El pequeño se dejó caer en el sillón transpuesto de sueño. Al cabo de un rato se despertó con la idea bulléndole en la cabeza.
-          ¿Podemos ir a la playa?
-          No.
   El padre gruñó, aunque igual daba que hubiera ladrado. Pero el niño no se arredró. El deseo era más fuerte.
-          ¿Y tomar un helado?
   La bofetada le dejó atontado. Un río de lágrimas le surcó la mejilla mientras sujetaba en la mano el folleto de las vacaciones que había subido del buzón.
   Su madre salió apurada de la cocina al resultarle familiar aquél sonido. Llevándose las manos jabonosas a la cabeza tan solo dijo:
- Algún día, con la ayuda de Dios, tendrás playa y helado.


     Ahí me veía yo a mis sesenta y un años echando papelitos por los buzones de la urbanización. Lo hacía de noche, a escondidas, cuando todos estaban recogidos viendo la televisión. Me veo obligada por las circunstancias, yo que como quien dice me había partido la espalda desde muy niña y ya podía disfrutar de una jubilación. Pero ya se sabe como son estas cosas. Un día abres los ojos y no tienes nada y más vale que no te preguntes como has llegado a esta situación, solo sirve para que te envenenes la sangre y odies a cualquier prójimo que se te cruce en el camino y más si es feliz. Vergüenza es lo que tengo, una vergüenza tan grande que por las noches me hace llorar sobre la almohada, pero qué le voy a hacer, hay que apechugar con lo que viene y lo único que tengo son arrestos para afrontar con lo que sea, aunque por dentro lo esté pasando muy mal. Pero si a los hijos les va mal alguien ha de arrimar el hombro hasta que vengan tiempos mejores. Y no le ha pasado solo a él, también mi nuera se ha quedado mano sobre mano. Ya es mala suerte.




     ¡A comer!

    Es el grito de guerra de mamá. Tirado en el suelo hago como si no la escuchara. Sigo emperrado en poner en pie mis soldados de plomo. Basta un simple estremecimiento de la tarima para que se desplomen y me coja una rabieta de llanto y mocos. Ya tengo la infantería preparada. Solo me falta situar al enemigo en un alto para lo que utilizo como colina una caja de zapatos a la que he elevado en punta por uno de sus extremos.
   ¡La sopa se enfría!
   La voz agria y avejentada de mamá flota en el pasillo. Me demoro en acudir hasta desesperarla. Cuando le hago perder el control soy feliz. Uno de los soldados no ha podido aguantar mis carcajadas y se despeña colina abajo. Ha sido un lamentable accidente y sólo hay un culpable: mamá. Siempre cuando estoy en lo mejor me llama, no cesa de interrumpirme y luego me cuesta acordarme de donde estaban y que posiciones ocupaban mis valientes.
     ¡A comer!
     No se dará cuenta de que ya no soy un niño. Veo mis viejos juguetes descoloridos y no sé si echarme a llorar.
-          Hijo, te comportas igual que si fueras un niño. Nunca contestas cuando te llamo.
-          Perdona. Estaba en la habitación y, ya sabes, he empezado a acordarme de aquellos tiempos de cuando jugaba feliz en mi cuarto.
-          Tu padre decía: este chico tiene madera. Se te escuchaba en toda la casa dar órdenes como un general.
-          No olvido aquellos sermones de papá. Sobre todo aquella cantinela de que algún día serás mayor y te irás de casa para hacerte un hombre de provecho. Y ahora, mírame: con bastantes años más y mano sobre mano.
-          Hijo, la vida da muchas vueltas.

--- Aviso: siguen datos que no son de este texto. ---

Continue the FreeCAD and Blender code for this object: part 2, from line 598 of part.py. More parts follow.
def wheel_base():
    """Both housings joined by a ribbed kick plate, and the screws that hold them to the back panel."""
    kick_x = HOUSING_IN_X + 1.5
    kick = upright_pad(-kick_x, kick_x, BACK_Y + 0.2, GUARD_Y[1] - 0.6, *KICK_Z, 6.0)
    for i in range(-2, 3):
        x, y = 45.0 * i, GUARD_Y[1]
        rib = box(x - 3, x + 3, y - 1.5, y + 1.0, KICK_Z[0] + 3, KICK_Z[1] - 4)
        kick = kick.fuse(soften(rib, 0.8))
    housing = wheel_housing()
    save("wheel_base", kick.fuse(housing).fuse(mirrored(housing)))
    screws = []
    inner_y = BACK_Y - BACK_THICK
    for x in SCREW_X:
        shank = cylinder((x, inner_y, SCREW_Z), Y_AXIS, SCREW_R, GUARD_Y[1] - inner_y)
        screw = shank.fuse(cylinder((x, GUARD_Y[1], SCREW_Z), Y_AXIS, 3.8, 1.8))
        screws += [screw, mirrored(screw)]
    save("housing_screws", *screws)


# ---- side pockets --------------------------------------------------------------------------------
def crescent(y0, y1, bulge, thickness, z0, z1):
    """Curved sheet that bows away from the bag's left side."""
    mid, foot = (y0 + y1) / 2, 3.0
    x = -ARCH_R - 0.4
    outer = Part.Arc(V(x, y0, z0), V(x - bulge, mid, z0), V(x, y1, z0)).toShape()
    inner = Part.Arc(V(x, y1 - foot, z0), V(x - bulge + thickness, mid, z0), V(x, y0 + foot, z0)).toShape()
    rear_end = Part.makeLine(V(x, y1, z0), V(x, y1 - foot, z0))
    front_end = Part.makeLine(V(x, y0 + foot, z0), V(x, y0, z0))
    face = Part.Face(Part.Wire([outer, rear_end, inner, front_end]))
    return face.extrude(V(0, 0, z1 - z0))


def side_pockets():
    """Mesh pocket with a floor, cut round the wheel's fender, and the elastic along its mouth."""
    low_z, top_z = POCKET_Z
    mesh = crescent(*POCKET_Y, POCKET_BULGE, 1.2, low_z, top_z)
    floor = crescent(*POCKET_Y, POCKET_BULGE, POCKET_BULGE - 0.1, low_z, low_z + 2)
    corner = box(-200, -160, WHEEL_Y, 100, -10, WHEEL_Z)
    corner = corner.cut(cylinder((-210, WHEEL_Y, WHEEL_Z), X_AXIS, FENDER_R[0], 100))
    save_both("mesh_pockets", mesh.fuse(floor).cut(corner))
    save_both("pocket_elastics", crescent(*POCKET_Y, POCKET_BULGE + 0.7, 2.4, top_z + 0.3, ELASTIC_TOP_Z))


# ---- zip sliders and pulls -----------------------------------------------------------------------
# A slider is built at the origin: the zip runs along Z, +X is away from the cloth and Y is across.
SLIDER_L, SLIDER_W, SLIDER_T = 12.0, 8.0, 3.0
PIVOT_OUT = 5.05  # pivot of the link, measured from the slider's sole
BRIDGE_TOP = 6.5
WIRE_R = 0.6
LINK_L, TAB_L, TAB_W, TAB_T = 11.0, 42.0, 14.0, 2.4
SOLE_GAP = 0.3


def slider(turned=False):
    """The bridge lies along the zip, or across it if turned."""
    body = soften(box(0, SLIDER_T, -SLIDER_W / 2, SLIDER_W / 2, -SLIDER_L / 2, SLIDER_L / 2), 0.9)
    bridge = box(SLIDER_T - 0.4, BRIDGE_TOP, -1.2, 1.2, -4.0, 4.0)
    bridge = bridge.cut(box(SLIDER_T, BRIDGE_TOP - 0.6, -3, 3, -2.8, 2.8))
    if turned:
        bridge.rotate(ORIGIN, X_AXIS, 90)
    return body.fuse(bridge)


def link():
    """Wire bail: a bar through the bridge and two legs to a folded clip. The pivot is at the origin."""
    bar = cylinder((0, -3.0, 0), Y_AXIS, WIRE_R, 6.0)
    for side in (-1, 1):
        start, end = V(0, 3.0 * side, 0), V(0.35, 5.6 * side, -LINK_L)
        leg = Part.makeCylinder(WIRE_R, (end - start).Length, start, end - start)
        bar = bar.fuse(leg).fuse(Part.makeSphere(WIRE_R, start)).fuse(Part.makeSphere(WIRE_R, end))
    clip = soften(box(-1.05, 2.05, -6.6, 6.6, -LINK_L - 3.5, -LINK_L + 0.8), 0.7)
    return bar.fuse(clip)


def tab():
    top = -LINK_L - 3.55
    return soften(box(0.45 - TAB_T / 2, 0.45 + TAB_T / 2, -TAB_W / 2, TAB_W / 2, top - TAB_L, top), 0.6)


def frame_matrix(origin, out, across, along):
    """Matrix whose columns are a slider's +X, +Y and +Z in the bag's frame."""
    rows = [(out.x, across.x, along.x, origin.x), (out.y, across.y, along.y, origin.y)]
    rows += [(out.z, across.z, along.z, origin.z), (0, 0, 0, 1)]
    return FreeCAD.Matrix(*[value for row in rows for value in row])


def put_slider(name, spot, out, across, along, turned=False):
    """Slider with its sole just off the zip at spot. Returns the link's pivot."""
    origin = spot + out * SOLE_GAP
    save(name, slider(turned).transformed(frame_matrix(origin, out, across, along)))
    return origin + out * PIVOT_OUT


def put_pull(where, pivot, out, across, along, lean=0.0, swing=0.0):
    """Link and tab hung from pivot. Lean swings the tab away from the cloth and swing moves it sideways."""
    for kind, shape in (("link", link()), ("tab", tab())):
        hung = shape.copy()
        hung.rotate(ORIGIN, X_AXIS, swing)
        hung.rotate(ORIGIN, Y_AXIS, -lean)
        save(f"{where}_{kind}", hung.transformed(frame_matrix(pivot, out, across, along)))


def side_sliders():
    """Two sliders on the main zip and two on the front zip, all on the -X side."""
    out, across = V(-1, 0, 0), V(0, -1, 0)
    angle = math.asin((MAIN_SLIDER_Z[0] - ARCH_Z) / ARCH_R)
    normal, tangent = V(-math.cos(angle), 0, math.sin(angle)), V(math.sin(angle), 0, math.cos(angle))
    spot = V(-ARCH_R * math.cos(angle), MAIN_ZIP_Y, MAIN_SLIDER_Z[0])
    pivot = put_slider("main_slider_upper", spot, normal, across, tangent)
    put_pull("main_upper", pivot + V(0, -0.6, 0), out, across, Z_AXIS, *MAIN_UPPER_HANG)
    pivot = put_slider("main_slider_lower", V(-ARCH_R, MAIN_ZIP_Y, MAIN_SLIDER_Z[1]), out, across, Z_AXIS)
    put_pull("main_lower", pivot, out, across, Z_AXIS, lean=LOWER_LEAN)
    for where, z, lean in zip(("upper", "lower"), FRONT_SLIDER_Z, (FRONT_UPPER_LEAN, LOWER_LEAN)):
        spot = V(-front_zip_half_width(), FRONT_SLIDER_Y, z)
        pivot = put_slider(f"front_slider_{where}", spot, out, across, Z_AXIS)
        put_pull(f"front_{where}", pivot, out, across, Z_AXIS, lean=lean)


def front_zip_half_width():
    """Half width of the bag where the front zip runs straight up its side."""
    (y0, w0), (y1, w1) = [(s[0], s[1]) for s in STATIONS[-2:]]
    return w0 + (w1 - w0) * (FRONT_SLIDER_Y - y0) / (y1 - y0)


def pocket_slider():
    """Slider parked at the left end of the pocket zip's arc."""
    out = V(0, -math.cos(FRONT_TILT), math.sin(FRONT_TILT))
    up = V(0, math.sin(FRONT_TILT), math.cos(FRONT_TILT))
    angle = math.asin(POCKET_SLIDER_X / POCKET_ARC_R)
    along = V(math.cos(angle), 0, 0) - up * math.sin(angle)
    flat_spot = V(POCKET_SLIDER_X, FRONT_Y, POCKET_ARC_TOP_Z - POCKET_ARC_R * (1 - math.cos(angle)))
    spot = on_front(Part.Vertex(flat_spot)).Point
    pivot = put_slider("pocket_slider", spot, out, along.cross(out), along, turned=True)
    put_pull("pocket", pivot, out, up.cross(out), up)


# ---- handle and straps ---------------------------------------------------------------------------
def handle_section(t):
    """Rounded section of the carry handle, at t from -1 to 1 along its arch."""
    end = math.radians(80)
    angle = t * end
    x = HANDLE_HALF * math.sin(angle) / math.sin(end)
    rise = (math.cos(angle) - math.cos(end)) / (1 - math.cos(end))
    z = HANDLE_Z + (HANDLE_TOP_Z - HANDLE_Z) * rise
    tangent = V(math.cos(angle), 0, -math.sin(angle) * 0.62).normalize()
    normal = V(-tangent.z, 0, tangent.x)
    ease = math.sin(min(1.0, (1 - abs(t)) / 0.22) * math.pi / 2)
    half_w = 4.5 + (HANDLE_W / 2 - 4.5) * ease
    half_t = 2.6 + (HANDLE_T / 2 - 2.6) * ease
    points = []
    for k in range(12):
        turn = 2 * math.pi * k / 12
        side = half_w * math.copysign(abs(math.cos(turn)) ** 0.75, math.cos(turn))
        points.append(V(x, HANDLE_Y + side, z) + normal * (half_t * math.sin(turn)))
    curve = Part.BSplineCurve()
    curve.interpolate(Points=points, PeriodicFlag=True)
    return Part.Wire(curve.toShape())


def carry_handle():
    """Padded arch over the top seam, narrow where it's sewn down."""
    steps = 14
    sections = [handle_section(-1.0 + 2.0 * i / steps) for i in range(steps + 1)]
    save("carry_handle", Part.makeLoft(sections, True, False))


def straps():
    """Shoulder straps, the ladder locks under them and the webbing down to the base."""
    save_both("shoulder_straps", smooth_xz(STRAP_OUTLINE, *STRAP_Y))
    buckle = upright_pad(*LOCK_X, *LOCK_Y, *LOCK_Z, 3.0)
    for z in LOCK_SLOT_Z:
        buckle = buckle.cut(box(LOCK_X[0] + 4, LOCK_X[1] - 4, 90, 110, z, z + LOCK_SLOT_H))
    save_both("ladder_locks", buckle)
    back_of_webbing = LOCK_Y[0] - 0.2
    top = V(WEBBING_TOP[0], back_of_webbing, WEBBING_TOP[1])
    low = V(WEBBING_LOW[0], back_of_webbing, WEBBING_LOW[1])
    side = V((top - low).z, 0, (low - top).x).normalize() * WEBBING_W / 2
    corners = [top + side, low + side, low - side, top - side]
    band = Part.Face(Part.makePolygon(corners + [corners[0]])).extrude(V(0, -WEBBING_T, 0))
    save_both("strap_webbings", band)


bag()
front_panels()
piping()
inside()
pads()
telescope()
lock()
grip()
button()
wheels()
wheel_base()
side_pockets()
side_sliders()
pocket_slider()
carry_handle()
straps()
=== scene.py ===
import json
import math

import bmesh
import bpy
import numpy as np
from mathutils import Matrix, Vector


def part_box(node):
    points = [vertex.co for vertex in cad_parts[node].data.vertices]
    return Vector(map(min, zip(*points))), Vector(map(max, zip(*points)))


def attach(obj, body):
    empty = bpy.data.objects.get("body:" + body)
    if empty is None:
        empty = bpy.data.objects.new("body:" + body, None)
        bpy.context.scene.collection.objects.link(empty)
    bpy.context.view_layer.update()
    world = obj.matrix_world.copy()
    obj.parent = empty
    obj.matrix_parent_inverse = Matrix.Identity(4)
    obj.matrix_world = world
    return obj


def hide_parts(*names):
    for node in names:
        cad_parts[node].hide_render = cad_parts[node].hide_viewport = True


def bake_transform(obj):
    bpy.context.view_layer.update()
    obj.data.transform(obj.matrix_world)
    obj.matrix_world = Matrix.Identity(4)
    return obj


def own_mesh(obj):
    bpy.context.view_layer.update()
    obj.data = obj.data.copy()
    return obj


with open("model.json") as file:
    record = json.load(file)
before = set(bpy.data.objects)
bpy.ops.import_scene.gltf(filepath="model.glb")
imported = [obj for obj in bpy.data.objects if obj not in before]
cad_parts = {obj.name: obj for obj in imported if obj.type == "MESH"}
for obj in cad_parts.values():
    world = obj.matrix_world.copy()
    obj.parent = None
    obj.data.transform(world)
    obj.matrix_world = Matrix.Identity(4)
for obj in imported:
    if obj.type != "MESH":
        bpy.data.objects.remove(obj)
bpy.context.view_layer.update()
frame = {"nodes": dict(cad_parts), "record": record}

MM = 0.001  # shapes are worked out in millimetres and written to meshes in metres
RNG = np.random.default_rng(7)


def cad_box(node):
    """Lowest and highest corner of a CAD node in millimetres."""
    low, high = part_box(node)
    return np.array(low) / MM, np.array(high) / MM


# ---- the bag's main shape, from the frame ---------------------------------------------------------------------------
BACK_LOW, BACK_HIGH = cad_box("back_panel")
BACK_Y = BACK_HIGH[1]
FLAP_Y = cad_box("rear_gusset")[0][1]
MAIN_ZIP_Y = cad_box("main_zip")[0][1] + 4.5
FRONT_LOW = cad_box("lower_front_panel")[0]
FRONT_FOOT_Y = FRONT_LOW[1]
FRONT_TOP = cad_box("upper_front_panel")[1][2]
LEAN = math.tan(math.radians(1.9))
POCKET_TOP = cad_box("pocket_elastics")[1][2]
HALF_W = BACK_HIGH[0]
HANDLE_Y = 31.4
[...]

   Estoy metido en una urna de cristal algo más grande que yo. Mi respiración es irregular. Eso significa que aún no estoy habituado a este singular recinto. En este nicho tengo cama y comida. El recinto es tan estrecho que al moverme rozo la pared con los codos. A mi alrededor hay centenares de nichos iguales. Miro al vecino más cercano de ojos rasgados y parece feliz. Me saluda y se toma una pastilla por todo alimento. Mis acompañantes adoptan para dormir una postura hierática. Miran hacia el techo como si rezaran y, luego, lentamente entornan los ojos. Al cabo de un rato todos duermen. Tienen una respiración acompasada y tranquila.
   Me encuentro verdaderamente mal dentro de este sarcófago. Sigo sin poder moverme a mis anchas y eso me irrita sobremanera. Pruebo a levantarme y a tomar la pastilla. Mi cabeza choca contra el cristal. Percibo a centenares de hombres que continúan tumbados. Todos están ahora en la misma posición. De medio lado, encogidos. Duermen como si cumplieran una consigna.